Nonlinear oscillations of laminated plates using an accurate four-node rectangular shear flexible material finite element

摘要

The objective of the present paper is to investigate the large amplitude vibratory behaviour of unsymmetrically laminated plates. For this purpose, an efficient and accurate four-node shear flexible rectangular material finite element (MFE) with six degrees of freedom per node (three displacements (u, v, w) along the x, y and z axes, two rotations (θ{sub}x and θ{sub}y) about y and x axes and twist (θ{sub}(xy))) is developed. The element assumes bi-cubic polynomial distribution with sixteen generalized undetermined coefficients for the transverse displacement. The fields for section rotations θ{sub}x and θ{sub}y and in-plane displacements u and v are derived using moment-shear equilibrium and in-plane equilibrium equations of composite strips along the x- and y-axes. The displacement field so derived not only depends on the element coordinates but is a function of extensional, bending-extensional coupling, bending and transverse shear stiffness as well. The element stiffness and mass matrices are computed numerically by employing 3 × 3 Gauss-Legendre product rules. The element is found to be free of shear locking and does not exhibit any spurious modes.
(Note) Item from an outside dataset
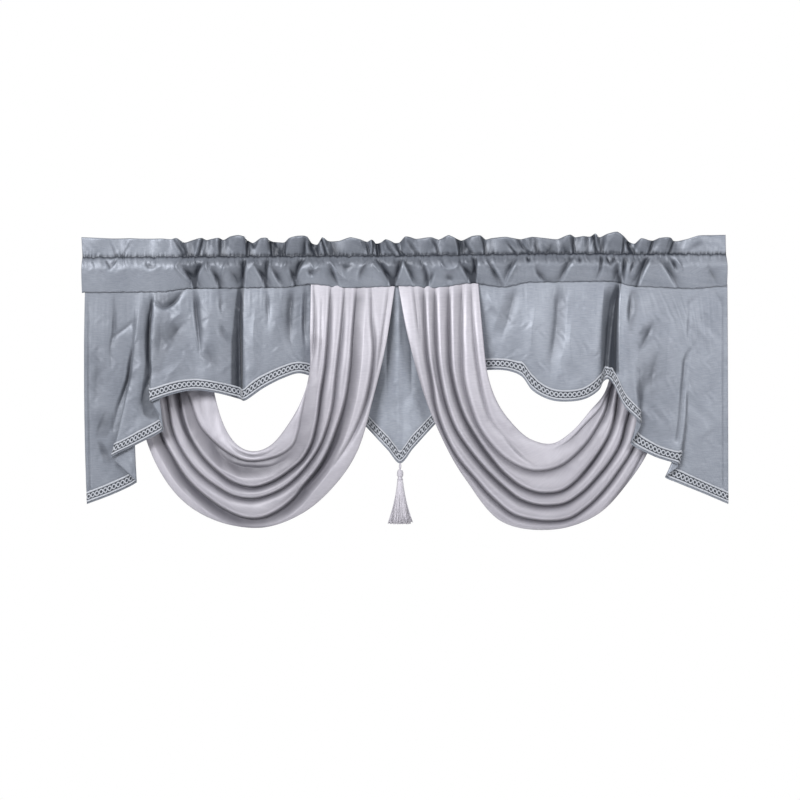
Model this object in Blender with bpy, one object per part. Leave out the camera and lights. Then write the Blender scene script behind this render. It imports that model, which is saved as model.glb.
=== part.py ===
"""A rod-pocket valance of taffeta with two satin swags, gimp braid and a tassel.

Metres, +Z up, the front faces -Y. The origin is the middle of the heading's top edge.
Tables are in millimetres, and every sheet is built about its middle surface.
"""

import math
from collections import namedtuple

import bmesh
import bpy
import numpy as np

MM = 0.001

# Driving dimensions, in millimetres.
FRILL_DROP = 39.0
ROD_RADIUS = 12.5
POCKET_SLACK = 1.2
CLOTH = 1.4
SATIN = 1.2
BRAID_THICK = 1.5
BRAID_WIDTH = 20.0
BRAID_LIP = 3.5
SEAM_HALF = 4.2
SEAM_GAP = 0.8
BRAID_GAP = 0.3

# Each pinch of the heading's gathers: its place along the rod and how full the puff after it is.
Pinch = namedtuple("Pinch", "x puff")
PINCHES = [
    Pinch(-661, 0.10), Pinch(-617, 0.15), Pinch(-567, 0.35), Pinch(-518, 0.30),
    Pinch(-468, 0.75), Pinch(-411, 0.60), Pinch(-374, 0.90), Pinch(-324, 0.80),
    Pinch(-277, 0.65), Pinch(-240, 0.85), Pinch(-203, 0.60), Pinch(-177, 0.95),
    Pinch(-131, 1.00), Pinch(-66, 0.70), Pinch(-37, 0.75), Pinch(-12, 0.95),
    Pinch(29, 0.80), Pinch(68, 0.95), Pinch(111, 0.70), Pinch(144, 0.60),
    Pinch(170, 0.85), Pinch(222, 0.75), Pinch(255, 0.85), Pinch(300, 0.95),
    Pinch(345, 0.90), Pinch(392, 0.95), Pinch(441, 0.55), Pinch(468, 0.60),
    Pinch(515, 0.70), Pinch(556, 0.25), Pinch(610, 0.10), Pinch(661, 0.10),
]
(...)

In order to compute the nonlinear frequencies, linear mode shape corresponding to the fundamental frequency is assumed as the spatial distribution and nonlinear finite element equations are reduced to a single nonlinear second-order differential equation. This equation is solved by employing the direct numerical integration method. A series of numerical examples are solved to demonstrate the efficacy of the proposed element.